■ **THE TASK**: Restate the span of lines that starts with the line containing "Write part 3 of the FreeCAD" and ends with the line containing "RIM = rim_points()", word for word, including both, with nothing else.

■ **TASK INPUTS**:
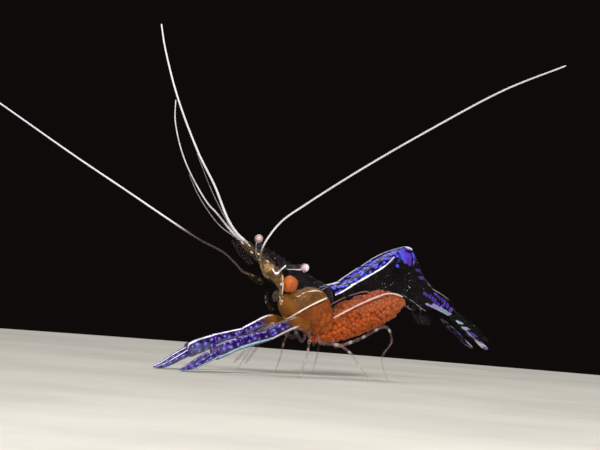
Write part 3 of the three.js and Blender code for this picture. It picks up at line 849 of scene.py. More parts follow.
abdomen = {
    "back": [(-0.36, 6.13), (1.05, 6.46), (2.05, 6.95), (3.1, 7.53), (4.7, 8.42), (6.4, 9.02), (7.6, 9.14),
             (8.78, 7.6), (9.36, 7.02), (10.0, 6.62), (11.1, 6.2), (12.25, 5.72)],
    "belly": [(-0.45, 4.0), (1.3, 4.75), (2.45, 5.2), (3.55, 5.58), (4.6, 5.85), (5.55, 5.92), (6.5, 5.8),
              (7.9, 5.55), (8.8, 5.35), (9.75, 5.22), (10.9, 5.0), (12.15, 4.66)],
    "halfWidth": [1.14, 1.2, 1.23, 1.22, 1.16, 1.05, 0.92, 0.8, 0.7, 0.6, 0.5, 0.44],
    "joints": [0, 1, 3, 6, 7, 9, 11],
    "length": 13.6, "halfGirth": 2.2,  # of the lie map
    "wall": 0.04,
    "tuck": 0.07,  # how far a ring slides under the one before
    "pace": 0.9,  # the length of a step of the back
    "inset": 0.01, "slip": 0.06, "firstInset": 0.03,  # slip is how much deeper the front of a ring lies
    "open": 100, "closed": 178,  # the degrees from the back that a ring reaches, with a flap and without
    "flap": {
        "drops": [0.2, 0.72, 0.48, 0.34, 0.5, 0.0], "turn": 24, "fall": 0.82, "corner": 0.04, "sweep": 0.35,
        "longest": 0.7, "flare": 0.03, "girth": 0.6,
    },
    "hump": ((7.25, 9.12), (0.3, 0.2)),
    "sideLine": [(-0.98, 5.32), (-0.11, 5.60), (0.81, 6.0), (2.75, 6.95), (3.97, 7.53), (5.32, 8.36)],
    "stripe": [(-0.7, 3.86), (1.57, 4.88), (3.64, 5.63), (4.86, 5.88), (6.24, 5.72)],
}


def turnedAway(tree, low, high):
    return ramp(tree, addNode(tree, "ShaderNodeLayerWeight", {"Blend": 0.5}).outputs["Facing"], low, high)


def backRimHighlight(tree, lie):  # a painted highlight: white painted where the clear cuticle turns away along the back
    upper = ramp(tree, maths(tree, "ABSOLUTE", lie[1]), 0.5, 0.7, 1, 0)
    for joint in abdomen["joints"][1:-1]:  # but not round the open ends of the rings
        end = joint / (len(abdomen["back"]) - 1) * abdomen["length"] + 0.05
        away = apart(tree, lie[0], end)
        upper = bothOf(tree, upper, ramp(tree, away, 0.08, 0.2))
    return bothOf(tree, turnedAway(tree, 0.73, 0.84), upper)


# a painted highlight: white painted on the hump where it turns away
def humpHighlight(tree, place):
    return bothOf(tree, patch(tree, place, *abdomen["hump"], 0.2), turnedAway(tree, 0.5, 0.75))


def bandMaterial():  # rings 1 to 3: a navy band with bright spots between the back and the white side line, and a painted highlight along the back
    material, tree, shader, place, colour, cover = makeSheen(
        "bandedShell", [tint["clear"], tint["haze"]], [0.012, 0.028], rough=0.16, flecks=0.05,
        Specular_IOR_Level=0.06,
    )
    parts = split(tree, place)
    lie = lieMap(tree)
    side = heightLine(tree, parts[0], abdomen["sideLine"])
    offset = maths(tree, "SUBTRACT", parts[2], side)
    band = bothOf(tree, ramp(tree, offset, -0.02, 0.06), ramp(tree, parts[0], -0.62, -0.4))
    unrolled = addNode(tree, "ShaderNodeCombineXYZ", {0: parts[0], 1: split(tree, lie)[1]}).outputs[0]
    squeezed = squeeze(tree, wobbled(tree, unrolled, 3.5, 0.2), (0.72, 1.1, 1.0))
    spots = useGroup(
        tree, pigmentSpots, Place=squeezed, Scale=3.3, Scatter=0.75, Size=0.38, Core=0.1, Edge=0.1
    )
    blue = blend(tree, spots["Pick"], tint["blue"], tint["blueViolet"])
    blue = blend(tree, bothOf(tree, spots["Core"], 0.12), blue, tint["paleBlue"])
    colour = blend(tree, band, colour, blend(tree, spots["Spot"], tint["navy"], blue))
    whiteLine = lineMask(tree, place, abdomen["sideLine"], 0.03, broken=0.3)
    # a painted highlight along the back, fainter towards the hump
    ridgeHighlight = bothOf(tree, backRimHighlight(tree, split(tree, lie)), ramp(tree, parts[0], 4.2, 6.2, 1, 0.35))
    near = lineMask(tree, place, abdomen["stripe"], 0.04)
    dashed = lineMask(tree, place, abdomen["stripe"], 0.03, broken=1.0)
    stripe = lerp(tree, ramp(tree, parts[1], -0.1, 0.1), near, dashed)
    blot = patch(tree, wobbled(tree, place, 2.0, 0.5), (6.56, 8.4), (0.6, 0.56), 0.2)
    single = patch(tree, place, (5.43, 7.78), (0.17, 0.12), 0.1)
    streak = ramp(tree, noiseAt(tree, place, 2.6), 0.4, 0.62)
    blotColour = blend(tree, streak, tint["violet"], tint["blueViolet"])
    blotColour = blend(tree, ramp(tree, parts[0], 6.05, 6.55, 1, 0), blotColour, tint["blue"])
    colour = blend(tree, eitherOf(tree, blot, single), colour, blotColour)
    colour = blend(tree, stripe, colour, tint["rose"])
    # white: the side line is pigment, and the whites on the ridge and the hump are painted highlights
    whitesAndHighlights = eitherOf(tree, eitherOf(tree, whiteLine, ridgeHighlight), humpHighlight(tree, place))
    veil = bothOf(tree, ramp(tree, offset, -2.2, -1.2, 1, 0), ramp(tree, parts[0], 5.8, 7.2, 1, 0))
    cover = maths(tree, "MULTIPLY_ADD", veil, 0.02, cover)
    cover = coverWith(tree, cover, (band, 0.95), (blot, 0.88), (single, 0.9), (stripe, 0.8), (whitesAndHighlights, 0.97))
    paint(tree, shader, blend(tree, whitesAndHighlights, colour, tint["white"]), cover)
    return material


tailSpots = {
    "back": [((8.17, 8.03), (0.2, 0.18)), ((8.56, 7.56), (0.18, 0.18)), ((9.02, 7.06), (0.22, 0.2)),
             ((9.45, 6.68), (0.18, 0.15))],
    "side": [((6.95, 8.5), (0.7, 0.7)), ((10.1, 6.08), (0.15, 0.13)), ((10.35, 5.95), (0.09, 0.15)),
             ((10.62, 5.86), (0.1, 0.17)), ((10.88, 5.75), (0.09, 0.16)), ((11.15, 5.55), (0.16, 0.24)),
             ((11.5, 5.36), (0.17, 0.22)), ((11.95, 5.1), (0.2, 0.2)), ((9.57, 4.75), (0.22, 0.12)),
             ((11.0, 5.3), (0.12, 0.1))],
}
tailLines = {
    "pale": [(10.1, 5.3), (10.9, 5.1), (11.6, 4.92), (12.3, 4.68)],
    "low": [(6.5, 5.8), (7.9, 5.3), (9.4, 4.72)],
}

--

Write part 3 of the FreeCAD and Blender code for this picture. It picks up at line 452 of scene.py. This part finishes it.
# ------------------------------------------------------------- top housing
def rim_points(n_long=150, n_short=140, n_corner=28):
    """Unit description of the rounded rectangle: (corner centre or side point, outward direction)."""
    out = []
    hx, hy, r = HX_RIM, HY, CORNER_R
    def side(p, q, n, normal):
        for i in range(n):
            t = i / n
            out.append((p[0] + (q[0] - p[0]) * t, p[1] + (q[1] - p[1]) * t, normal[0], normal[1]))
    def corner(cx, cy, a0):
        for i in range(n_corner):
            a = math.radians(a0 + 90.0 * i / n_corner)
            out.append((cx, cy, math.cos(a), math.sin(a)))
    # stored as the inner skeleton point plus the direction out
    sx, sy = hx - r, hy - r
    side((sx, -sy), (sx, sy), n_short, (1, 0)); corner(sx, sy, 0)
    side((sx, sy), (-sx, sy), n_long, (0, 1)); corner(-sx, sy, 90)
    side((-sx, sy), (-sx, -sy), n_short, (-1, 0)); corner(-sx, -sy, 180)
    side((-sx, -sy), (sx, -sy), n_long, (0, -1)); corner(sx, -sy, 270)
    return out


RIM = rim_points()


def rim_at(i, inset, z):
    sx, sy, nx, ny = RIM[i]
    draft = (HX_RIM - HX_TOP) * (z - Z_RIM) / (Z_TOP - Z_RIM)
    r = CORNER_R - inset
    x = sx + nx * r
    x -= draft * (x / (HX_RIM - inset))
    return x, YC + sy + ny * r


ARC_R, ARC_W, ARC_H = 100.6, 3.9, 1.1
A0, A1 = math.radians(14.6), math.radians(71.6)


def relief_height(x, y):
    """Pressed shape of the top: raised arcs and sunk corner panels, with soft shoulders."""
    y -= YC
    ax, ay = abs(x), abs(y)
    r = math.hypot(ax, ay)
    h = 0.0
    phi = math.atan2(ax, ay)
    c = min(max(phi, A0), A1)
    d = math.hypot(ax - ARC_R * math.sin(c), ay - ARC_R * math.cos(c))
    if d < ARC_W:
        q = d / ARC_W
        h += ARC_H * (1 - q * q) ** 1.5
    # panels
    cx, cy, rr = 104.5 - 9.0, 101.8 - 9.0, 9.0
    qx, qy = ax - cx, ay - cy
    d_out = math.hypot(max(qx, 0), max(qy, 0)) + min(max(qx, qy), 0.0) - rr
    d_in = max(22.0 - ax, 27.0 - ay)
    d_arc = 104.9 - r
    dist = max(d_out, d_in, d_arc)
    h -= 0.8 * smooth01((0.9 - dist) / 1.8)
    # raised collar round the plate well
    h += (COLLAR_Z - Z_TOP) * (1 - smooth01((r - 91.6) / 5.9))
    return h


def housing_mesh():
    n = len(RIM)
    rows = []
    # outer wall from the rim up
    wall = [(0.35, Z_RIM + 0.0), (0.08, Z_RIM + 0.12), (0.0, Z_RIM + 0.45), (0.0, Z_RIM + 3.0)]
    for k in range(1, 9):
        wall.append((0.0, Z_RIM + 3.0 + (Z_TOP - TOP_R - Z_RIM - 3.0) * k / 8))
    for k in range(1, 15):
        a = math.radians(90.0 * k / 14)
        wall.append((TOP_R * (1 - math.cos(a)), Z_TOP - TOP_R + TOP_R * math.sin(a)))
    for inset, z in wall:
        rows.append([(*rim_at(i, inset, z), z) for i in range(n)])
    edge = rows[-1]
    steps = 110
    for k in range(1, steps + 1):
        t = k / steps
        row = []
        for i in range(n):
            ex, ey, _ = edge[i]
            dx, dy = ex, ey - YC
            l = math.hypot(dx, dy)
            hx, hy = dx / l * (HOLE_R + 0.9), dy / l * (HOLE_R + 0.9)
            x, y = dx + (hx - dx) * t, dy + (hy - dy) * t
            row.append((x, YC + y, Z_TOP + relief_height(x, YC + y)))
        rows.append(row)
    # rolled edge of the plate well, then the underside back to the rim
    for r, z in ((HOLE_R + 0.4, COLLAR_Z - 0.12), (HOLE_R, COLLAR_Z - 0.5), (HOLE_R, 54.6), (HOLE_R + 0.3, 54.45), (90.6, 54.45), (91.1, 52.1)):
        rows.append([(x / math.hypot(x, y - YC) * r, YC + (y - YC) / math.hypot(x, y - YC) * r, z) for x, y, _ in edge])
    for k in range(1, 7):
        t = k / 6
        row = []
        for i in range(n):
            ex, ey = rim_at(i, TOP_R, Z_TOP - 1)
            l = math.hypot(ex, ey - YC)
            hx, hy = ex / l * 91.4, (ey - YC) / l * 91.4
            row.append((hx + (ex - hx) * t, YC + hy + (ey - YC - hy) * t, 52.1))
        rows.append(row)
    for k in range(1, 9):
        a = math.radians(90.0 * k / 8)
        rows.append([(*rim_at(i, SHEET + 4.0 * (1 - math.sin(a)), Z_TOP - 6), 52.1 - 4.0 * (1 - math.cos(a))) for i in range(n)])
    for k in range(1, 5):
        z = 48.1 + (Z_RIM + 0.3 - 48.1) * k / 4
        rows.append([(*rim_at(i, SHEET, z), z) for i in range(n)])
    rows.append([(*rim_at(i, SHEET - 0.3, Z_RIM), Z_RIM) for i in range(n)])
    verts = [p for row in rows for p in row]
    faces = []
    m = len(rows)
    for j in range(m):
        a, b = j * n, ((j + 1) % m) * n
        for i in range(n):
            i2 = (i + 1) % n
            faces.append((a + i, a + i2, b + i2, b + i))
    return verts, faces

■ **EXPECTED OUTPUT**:
Write part 3 of the FreeCAD and Blender code for this picture. It picks up at line 452 of scene.py. This part finishes it.
# ------------------------------------------------------------- top housing
def rim_points(n_long=150, n_short=140, n_corner=28):
    """Unit description of the rounded rectangle: (corner centre or side point, outward direction)."""
    out = []
    hx, hy, r = HX_RIM, HY, CORNER_R
    def side(p, q, n, normal):
        for i in range(n):
            t = i / n
            out.append((p[0] + (q[0] - p[0]) * t, p[1] + (q[1] - p[1]) * t, normal[0], normal[1]))
    def corner(cx, cy, a0):
        for i in range(n_corner):
            a = math.radians(a0 + 90.0 * i / n_corner)
            out.append((cx, cy, math.cos(a), math.sin(a)))
    # stored as the inner skeleton point plus the direction out
    sx, sy = hx - r, hy - r
    side((sx, -sy), (sx, sy), n_short, (1, 0)); corner(sx, sy, 0)
    side((sx, sy), (-sx, sy), n_long, (0, 1)); corner(-sx, sy, 90)
    side((-sx, sy), (-sx, -sy), n_short, (-1, 0)); corner(-sx, -sy, 180)
    side((-sx, -sy), (sx, -sy), n_long, (0, -1)); corner(sx, -sy, 270)
    return out


RIM = rim_points()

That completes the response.